[Scripts that build objects]
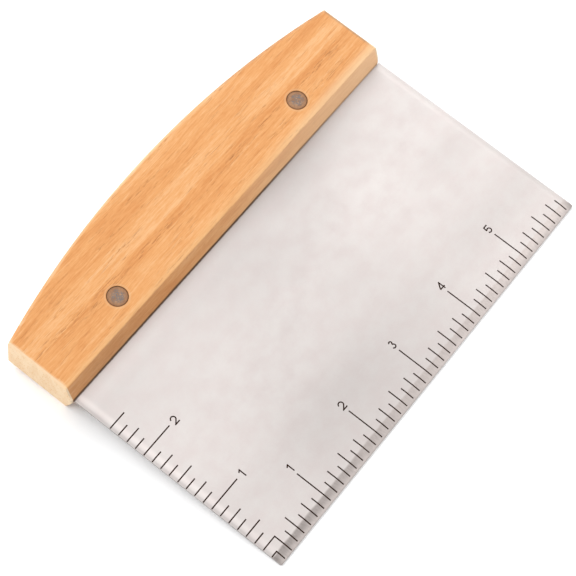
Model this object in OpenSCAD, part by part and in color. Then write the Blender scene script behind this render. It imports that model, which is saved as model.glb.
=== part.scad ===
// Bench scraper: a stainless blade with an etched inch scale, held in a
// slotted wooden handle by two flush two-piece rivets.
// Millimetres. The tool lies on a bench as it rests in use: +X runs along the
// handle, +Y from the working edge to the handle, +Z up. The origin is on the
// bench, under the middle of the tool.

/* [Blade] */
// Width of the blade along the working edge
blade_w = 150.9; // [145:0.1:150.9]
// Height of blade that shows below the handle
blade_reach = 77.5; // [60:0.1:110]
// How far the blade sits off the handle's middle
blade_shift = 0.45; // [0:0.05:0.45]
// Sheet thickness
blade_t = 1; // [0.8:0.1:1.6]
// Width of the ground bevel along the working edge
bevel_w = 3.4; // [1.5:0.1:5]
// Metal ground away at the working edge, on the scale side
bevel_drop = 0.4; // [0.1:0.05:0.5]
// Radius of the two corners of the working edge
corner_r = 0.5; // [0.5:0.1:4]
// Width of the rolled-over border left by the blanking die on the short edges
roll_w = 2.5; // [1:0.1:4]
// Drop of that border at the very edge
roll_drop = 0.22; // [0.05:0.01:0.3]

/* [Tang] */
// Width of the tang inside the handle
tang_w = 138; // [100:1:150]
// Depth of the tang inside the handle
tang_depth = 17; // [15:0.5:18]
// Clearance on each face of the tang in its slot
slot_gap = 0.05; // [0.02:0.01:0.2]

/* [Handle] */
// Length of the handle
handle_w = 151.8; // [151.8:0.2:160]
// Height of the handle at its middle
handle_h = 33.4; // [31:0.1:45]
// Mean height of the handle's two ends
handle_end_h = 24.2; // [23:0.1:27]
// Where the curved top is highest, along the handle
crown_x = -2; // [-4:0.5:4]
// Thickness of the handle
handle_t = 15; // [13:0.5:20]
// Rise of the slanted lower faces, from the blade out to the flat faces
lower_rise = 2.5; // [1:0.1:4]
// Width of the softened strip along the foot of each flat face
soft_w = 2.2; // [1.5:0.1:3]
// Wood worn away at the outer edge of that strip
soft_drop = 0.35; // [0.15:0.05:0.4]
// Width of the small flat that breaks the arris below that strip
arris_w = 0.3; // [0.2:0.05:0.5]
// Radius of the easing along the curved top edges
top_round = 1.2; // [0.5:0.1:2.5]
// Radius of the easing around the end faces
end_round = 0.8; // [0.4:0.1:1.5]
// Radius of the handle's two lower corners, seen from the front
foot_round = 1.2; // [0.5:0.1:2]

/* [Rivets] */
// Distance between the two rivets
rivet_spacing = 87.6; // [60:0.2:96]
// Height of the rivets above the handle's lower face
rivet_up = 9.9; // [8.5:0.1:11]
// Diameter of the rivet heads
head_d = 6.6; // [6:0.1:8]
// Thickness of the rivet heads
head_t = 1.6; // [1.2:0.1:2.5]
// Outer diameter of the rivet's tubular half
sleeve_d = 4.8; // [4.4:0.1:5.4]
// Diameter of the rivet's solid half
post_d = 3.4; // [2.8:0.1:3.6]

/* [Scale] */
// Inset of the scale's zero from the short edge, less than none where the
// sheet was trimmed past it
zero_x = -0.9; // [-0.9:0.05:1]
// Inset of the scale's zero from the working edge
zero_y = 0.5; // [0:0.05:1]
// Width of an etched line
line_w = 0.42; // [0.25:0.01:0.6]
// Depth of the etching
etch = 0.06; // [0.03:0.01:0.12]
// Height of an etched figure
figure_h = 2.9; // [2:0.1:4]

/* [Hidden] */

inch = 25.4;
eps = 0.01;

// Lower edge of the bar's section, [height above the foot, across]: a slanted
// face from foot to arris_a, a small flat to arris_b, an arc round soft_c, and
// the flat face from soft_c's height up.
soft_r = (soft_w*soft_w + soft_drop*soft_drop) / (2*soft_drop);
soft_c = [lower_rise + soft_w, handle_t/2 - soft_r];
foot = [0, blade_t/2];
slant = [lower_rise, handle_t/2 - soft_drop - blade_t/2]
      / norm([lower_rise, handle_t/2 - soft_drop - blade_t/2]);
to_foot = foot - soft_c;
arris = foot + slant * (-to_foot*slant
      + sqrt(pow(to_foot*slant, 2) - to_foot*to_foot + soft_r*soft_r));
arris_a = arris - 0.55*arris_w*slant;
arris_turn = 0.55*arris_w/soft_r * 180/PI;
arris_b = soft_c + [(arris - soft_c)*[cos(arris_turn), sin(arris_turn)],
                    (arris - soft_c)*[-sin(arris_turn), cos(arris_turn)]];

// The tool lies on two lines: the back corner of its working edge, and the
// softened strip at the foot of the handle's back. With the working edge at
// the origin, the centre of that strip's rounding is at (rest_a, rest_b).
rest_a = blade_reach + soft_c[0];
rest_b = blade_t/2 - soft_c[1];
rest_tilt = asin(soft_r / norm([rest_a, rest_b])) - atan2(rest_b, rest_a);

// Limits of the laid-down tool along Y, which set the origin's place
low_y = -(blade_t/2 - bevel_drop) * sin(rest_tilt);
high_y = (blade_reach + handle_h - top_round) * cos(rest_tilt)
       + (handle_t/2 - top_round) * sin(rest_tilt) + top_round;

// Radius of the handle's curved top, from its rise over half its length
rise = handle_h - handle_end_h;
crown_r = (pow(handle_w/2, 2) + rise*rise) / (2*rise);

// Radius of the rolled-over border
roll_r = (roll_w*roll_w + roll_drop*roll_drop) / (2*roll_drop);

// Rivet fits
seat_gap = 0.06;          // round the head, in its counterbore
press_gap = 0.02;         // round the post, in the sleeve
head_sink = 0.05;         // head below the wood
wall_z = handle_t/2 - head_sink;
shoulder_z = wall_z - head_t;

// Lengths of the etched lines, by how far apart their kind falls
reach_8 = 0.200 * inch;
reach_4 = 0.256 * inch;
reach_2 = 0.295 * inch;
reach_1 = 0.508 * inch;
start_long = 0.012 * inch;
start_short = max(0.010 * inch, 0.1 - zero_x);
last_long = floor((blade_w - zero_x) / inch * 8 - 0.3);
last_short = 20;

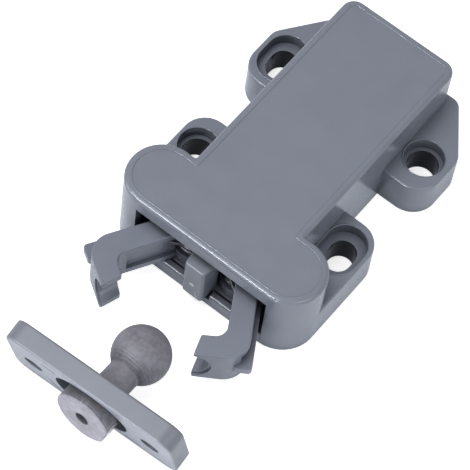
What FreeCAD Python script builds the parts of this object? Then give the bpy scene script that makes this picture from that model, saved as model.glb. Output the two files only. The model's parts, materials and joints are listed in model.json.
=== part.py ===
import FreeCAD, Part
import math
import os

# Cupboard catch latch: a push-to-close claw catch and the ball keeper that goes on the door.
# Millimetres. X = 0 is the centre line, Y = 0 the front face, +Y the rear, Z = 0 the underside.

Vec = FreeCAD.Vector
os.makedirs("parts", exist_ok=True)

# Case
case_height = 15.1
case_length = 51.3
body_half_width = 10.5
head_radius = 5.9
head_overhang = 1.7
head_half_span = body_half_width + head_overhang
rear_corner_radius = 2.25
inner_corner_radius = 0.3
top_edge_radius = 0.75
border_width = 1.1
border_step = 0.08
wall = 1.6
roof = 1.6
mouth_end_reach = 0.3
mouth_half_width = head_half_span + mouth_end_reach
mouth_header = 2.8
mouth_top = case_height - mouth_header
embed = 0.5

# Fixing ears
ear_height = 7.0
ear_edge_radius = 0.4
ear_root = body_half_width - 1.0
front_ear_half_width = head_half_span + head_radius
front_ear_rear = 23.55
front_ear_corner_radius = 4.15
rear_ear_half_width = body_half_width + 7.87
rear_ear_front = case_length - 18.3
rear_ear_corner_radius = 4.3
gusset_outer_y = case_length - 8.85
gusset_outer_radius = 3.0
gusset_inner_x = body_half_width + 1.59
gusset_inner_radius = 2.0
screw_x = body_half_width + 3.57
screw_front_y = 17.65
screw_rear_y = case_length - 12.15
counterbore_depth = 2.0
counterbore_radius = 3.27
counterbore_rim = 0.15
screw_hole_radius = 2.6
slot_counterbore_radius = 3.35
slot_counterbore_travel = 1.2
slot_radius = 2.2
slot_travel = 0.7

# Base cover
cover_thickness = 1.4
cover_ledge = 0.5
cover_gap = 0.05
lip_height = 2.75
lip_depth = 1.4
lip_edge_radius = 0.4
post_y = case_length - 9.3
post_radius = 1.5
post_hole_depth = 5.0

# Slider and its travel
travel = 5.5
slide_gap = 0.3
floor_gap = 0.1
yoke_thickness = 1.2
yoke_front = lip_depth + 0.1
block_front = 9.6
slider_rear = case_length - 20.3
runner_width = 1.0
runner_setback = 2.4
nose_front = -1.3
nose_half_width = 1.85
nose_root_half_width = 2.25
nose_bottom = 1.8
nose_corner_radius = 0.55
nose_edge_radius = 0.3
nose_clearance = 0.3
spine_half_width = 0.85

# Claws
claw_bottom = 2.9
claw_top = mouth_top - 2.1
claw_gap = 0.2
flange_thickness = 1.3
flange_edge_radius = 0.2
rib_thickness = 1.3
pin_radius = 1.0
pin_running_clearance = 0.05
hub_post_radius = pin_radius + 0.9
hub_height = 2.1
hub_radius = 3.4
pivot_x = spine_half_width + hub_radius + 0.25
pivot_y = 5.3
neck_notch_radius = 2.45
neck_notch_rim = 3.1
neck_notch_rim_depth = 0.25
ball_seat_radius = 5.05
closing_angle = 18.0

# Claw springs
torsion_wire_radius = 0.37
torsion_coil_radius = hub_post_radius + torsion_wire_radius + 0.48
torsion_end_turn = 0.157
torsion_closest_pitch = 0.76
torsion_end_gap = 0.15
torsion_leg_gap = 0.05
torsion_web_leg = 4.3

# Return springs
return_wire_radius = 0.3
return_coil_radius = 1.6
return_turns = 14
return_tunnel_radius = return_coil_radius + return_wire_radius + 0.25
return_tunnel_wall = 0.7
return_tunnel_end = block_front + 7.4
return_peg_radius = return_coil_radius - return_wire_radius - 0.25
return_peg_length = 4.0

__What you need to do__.
Start at the line with "What FreeCAD Python" and stop after the line with "embed = 0.5". Repeat exactly the lines in that range.

__The answer__.
What FreeCAD Python script builds the parts of this object? Then give the bpy scene script that makes this picture from that model, saved as model.glb. Output the two files only. The model's parts, materials and joints are listed in model.json.
=== part.py ===
import FreeCAD, Part
import math
import os

# Cupboard catch latch: a push-to-close claw catch and the ball keeper that goes on the door.
# Millimetres. X = 0 is the centre line, Y = 0 the front face, +Y the rear, Z = 0 the underside.

Vec = FreeCAD.Vector
os.makedirs("parts", exist_ok=True)

# Case
case_height = 15.1
case_length = 51.3
body_half_width = 10.5
head_radius = 5.9
head_overhang = 1.7
head_half_span = body_half_width + head_overhang
rear_corner_radius = 2.25
inner_corner_radius = 0.3
top_edge_radius = 0.75
border_width = 1.1
border_step = 0.08
wall = 1.6
roof = 1.6
mouth_end_reach = 0.3
mouth_half_width = head_half_span + mouth_end_reach
mouth_header = 2.8
mouth_top = case_height - mouth_header
embed = 0.5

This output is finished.